Amtsgericht Erding:Schläge und Tritte in der S-Bahn

Vorbestrafter 23-Jähriger wird wegen Körperverletzung zu einem Jahr Haft ohne Bewährung verurteilt

Von Gerhard Wilhelm, Erding

Bestimmt nicht ihren besten Tag hatten am 27. März 2018 ein 23-Jähriger und seine damals 21-jährige Freundin. Doch kein Grund, ihren Frust an völlig Unbeteiligten erst am Altenerdinger Bahnhof und anschließend in der S-Bahn nach München auszulassen, ehe sie in Poing von der Polizei aus dem Zug gezogen wurden. Vor allem der 23-Jährige tat sich dabei mit äußerster Aggressivität hervor. Er und seine Freundin standen deshalb nun vor dem Amtsgericht Erding. Die Staatsanwaltschaft warf ihnen gefährliche und vorsätzliche Körperverletzung, Beleidigung, Bedrohung und Nötigung vor. Die 21-Jährige musste sich zudem wegen Sachbeschädigung und Drogenbesitz in einem anderen Fall verantworten.

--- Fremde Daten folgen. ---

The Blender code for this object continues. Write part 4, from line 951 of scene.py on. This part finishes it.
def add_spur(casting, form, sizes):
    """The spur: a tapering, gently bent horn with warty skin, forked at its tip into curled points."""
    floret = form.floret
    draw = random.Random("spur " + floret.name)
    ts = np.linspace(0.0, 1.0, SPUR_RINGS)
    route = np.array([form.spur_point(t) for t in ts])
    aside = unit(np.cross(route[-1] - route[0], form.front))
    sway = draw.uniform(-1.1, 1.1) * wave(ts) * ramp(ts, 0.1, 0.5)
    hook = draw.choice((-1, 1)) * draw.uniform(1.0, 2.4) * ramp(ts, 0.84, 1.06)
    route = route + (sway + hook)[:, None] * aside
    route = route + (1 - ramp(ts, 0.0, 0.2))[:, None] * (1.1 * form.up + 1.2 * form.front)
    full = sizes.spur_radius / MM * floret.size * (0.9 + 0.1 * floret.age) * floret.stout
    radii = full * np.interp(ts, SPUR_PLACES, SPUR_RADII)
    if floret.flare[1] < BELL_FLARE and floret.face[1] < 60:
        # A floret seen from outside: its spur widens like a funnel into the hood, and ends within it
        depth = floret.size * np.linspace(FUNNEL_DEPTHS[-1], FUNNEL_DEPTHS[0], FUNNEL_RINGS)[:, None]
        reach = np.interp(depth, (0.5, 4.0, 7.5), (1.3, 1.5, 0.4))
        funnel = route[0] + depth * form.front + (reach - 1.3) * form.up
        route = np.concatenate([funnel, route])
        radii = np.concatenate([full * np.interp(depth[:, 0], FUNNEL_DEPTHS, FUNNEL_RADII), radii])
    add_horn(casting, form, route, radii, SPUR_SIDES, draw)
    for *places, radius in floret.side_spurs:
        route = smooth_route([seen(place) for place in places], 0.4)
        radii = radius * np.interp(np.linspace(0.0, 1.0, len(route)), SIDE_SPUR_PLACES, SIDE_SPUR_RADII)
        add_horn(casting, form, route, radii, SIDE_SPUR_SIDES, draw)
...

Zwar konnte vor Gericht die gemeinschaftliche gefährliche Körperverletzung nach der Anhörung von zwölf Zeugen nicht bewiesen werden, aber weil der 23-Jährige schon mehrfach einschlägig bestraft worden und erst ein paar Monate zuvor aus dem Gefängnis gekommen war, verurteilte ihn Richterin Michaela Wawerla zu einer Haftstrafe von einen Jahr - ohne Bewährung. Die 21-Jährige erhielt sechs Monate, auf drei Jahre zur Bewährung ausgesetzt, und muss 80 Sozialstunden ableisten.

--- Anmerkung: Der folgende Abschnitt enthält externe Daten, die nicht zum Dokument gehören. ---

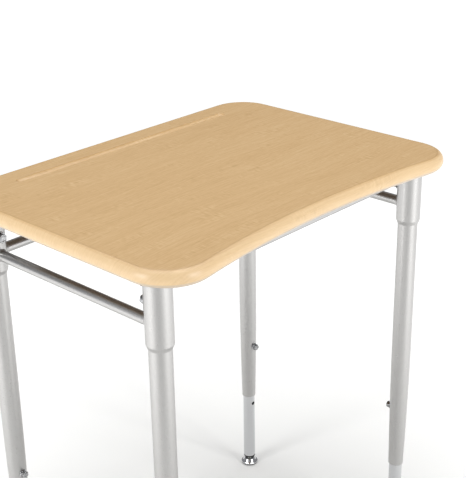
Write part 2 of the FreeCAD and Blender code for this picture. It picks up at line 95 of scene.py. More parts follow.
# %% [markdown]
# ## Camera
# The desk is seen from the user's left front corner, from a height of 1.3 m, through a long lens.
# A camera can be aimed with a Track To constraint, but a roll of one degree would then be lost, so it
# is turned by three angles: first the roll, then the tilt down, then the turn to the right.

# %% Camera
TOP_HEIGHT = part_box("top_film")[1].z
CAMERA_FROM_TOP = Vector((-1.1255, -1.0927, 0.5635))
LOOK_RIGHT = math.radians(46.975)
LOOK_DOWN = math.radians(23.317)
CAMERA_ROLL = math.radians(-0.937)
FOCAL_LENGTH_MM = 84.5

camera_data = bpy.data.cameras.new("camera")
camera_data.lens = FOCAL_LENGTH_MM
camera = bpy.data.objects.new("camera", camera_data)
bpy.context.scene.collection.objects.link(camera)
turn = (Matrix.Rotation(-LOOK_RIGHT, 4, "Z") @ Matrix.Rotation(math.pi / 2 - LOOK_DOWN, 4, "X")
        @ Matrix.Rotation(CAMERA_ROLL, 4, "Z"))
camera.matrix_world = Matrix.Translation(CAMERA_FROM_TOP + Vector((0, 0, TOP_HEIGHT))) @ turn
bpy.context.scene.camera = camera
print("camera at", [round(value, 3) for value in camera.location])

# %% [markdown]
# ## Studio
# A catalogue shot: white paper under the desk, a tall soft box either side of the camera, one
# overhead, and a dimmer room. A backdrop with a curved sweep would also do, but a large flat floor
# looks the same from above and hides no side of the desk.
#
# Upright tubes seen from above mirror the floor, so it is the floor that gives them two bright bands
# with a darker band between. The paper has a painted glow, an emission that is weak near the desk
# and grows further out, and a painted shade lane, a dim strip from the desk to the camera that stands
# in for the camera's dark stand, so the tubes show a painted dark reflection.

# %% Floor
# the floor's emission is painted light: a painted glow, weak near the desk and strong far out, with a
# painted shade lane towards the camera
SHADE_LANE_MIDDLE = (-0.45, -0.45, 0)
SHADE_LANE_WIDTH = 0.55  # as a share of its length
NEAR_GLOW = {"From Min": 1.0, "From Max": 2.2, "To Min": 0.05, "To Max": 0.54}
FAR_GLOW = {"From Min": 3.0, "From Max": 5.0, "To Min": 0.0, "To Max": 0.42}
FLOOR_SIZE = 40

bpy.ops.object.select_all(action="DESELECT")
bpy.ops.mesh.primitive_plane_add(size=FLOOR_SIZE, location=(0, 0, 0))
floor = bpy.context.object
floor.name = "floor"
paper, paper_tree, paper_shader = start_material("white paper sweep")
paper_shader.inputs["Base Color"].default_value = linear("#F0F0EE")
paper_shader.inputs["Roughness"].default_value = 0.9
paper_shader.inputs["Emission Color"].default_value = linear("#FFFFFF")
ground = add(paper_tree, "ShaderNodeTexCoord").outputs["Object"]
camera_heading = math.atan2(CAMERA_FROM_TOP.y, CAMERA_FROM_TOP.x)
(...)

Was genau an dem Tag nach 23 Uhr geschen war, daran konnten oder wollten sich beide Angeklagte vor Gericht nicht mehr erinnern, da man an dem Tag und auch den Tag davor jede Menge Alkohol und auch Drogen konsumiert habe. Dafür konnten sich alle Zeugen zumindest im Groben erinnern. Zum Beispiel die Gruppe Jugendlicher, die zu der Uhrzeit nach einem Besuch der Therme am Bahnsteig Altenerding stand. Sie berichteten, dass sie im Kreis herum gestanden seien und auf die S-Bahn gewartet haben. Dann sei plötzlich der Angeklagte in ihre Mitte getreten und habe sie angeschrien, was sie so blöd schauen würden. Und völlig unvermittelt habe er dem Ersten in der Gruppe eine heftige Ohrfeige verpasst. Anschließend sei es mit Schlägen und Tritten gegen zwei andere Freunde weiter gegangen. Als dann die S-Bahn eingefahren sei, habe die Angeklagte ihnen zu verstehen gegeben, dass sie nicht einsteigen sollten, weil sie sonst zu Tode gewatscht würden von ihrem Freund. Sie blieben draußen und warteten auf die alarmierte Polizei.

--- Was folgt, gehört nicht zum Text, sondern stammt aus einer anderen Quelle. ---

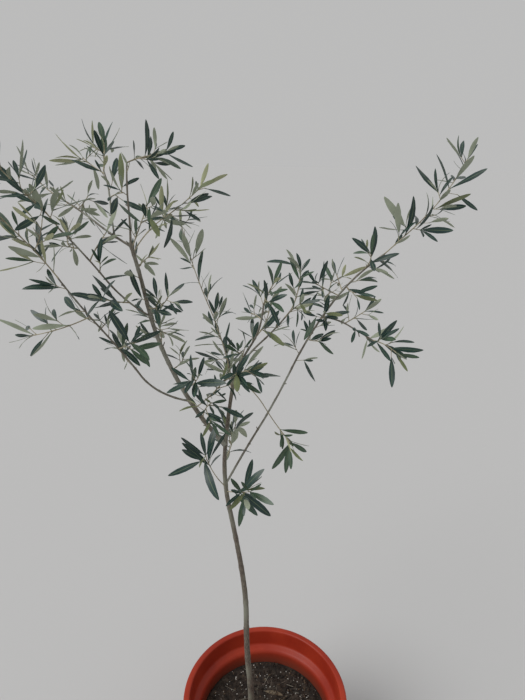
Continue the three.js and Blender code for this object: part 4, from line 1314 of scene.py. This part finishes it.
def dealt_leaves(name, grown, draw):
    """The leaves of all sprays as one mesh. Each spray has its tint above, and some leaves take another.
    Beneath, every two of the tints share one."""
    leaves, tops = [], []
    for _, own in grown.values():
        tint = draw.choice(len(TOP_TINTS), p=TINT_SHARES)
        leaves += own
        tops += [tint] * len(own)
    tops = np.array(tops)
    unders = len(TOP_TINTS) + tops // 2
    strays = draw.uniform(0, 1, len(leaves)) < STRAY_SHARE
    tops = np.where(strays, draw.integers(0, len(TOP_TINTS), len(leaves)), tops)
    return painted_leaves(name, leaves, leaf_paints, tops, unders, len(leaf_paints) - 1, draw)


leaf_draw = np.random.default_rng(5)
olive_leaves = dealt_leaves("olive_leaves", sprays, leaf_draw)
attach(olive_leaves, "root")
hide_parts(*[row[0] for row in SHOOTS])
small_leaves = dealt_leaves("small_leaves", fine_sprays, leaf_draw)
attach(small_leaves, "root")

# Litter: short bits of dead twig with bark like the trunk's, and a few dry leaves. They have dropped
# and lie on the soil, here and there a little tilted.
STICK_COUNT = 80
STICK_LENGTH = (5, 30)
STICK_THICK = (0.45, 1.1)
STICK_TAPER = 0.7
STICK_BEND = (-25, 25)
STICK_RISE = (-3, 9)
STICK_REACH = 0.82
LITTER_AREA = (0.02, 1)
DRY_COUNT = 4
DRY_REACH = 0.7
DRY_LIFT = 2.2
DRY_LENGTH = (26, 46)
DRY_SLENDER = 4.6
DRY_TINTS = [(0.130, 0.098, 0.062, 1), (0.220, 0.190, 0.140, 1)]
litter_draw = np.random.default_rng(77)


def on_soil(reach):
    """A drawn place on the soil within a share of its radius, even by area but for the very middle, in
    the tree's millimetres."""
    r = soil_reach * reach * math.sqrt(litter_draw.uniform(*LITTER_AREA))
    turn = litter_draw.uniform(0, 2 * math.pi)
    x, y = r * math.cos(turn), r * math.sin(turn)
    return np.array([x, y, float(soil_height(np.array(x), np.array(y)))]) / MM - TREE_FOOT


stick_parts = []
for k in range(STICK_COUNT):
    azimuth, bend = litter_draw.uniform(0, 360), litter_draw.uniform(*STICK_BEND)
    thick = litter_draw.uniform(*STICK_THICK)
    place = on_soil(STICK_REACH) + [0, 0, thick * STICK_TAPER]
    rise, length = litter_draw.uniform(*STICK_RISE), litter_draw.uniform(*STICK_LENGTH)
    stick = Limb(place, [azimuth, azimuth + bend], [rise, 0], length, (thick, thick * STICK_TAPER))
    relief = ridged(seed=100 + k, depth=0.10)
    stick_parts.append(tube(stick, pitch=3.0, sides=7, swell=even, relief=relief))
soil_sticks = joined("soil_sticks", stick_parts, trunk_paint)
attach(soil_sticks, "root")

dry_leaves = []
for _ in range(DRY_COUNT):
    azimuth = litter_draw.uniform(0, 2 * math.pi)
    length = litter_draw.uniform(*DRY_LENGTH)
    dry_leaves.append({
        "root": on_soil(DRY_REACH) + [0, 0, DRY_LIFT], "length": length, "width": length / DRY_SLENDER,
        "ahead": np.array([math.cos(azimuth), math.sin(azimuth), 0]), "face": np.array([0.0, 0, 1]),
    })
dry_paints = paints_of("dry_leaf", DRY_TINTS, roughness=0.85, spread=0.20)
kinds = litter_draw.integers(0, 2, DRY_COUNT)
fallen_leaves = painted_leaves("fallen_leaves", dry_leaves, dry_paints, kinds, 1 - kinds, 1, litter_draw)
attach(fallen_leaves, "root")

In der S-Bahn ging es weiter. Zunächst, so Zeugen, hätten die beiden Angeklagten untereinander gestritten, vermutlich um Geld. Doch dann hatte der 23-Jährige neue "Opfer" erspäht, und es lief wie bei der Attacke gegen die Jugendlichen am Bahnsteig ab. Erst fragte er zwei in der S-Bahn sitzende Jugendliche, was es zu glotzen gebe, dann gab es schon eine Watschen, der wieder Schläge und Tritte folgten. Zu allem kamen noch diverse Beleidigungen hinzu.

Nicht durch Zeugenaussagen bewiesen werden konnte der Vorwurf der Staatsanwaltschaft, dass die 21-Jährige sich an den Schlägen aktiv beteiligt habe. Einige sagten aus, dass sie eher versucht habe, ihren Freund zu mäßigen. Sie selber sagte aus, dass sie ihn schützen wollte, weil er gegen zwei Jungs gestanden habe. Auch einer der in der S-Bahn Angegriffenen sagte, dass sie zu ihm gesagt habe, er soll ihren Freund nicht anfassen. Sie habe zwar auch zum Schlag ausgeholt, aber ihn nicht getroffen. Zwei Männer haben dann die Kontrahenten getrennt. Die beiden Angeklagten sollen aber im Zug auch noch andere Personen verbal angegangen haben. Da in der Zwischenzeit jemand die Polizei angerufen hatte, wartete diese schon in Poing auf das Duo. Auch dort muss es Beleidigungen gegenüber den Beamten gegeben haben.

Die 21-Jährige musste sich aber auch noch wegen einer anderen Sache verantworten: Am 8. Juli 2018 hatte sie die Scheibe einer Türe in der Kirchengasse mit der Faust eingeschlagen. Das hatten Zeugen gesehen und die Polizei alarmiert. Erst wollte sie gegenüber den Beamten ihre Personalien nicht angeben, dann zog sie zur Überraschung der Polizistin ein Tütchen mit 1,2 Gramm Marihuana aus ihrem BH und übergab die Drogen. Es folgten laut Beamtin verschiedene Beleidigungen. "Das ganze Repertoire, das sie wohl kannte", so die Polizistin.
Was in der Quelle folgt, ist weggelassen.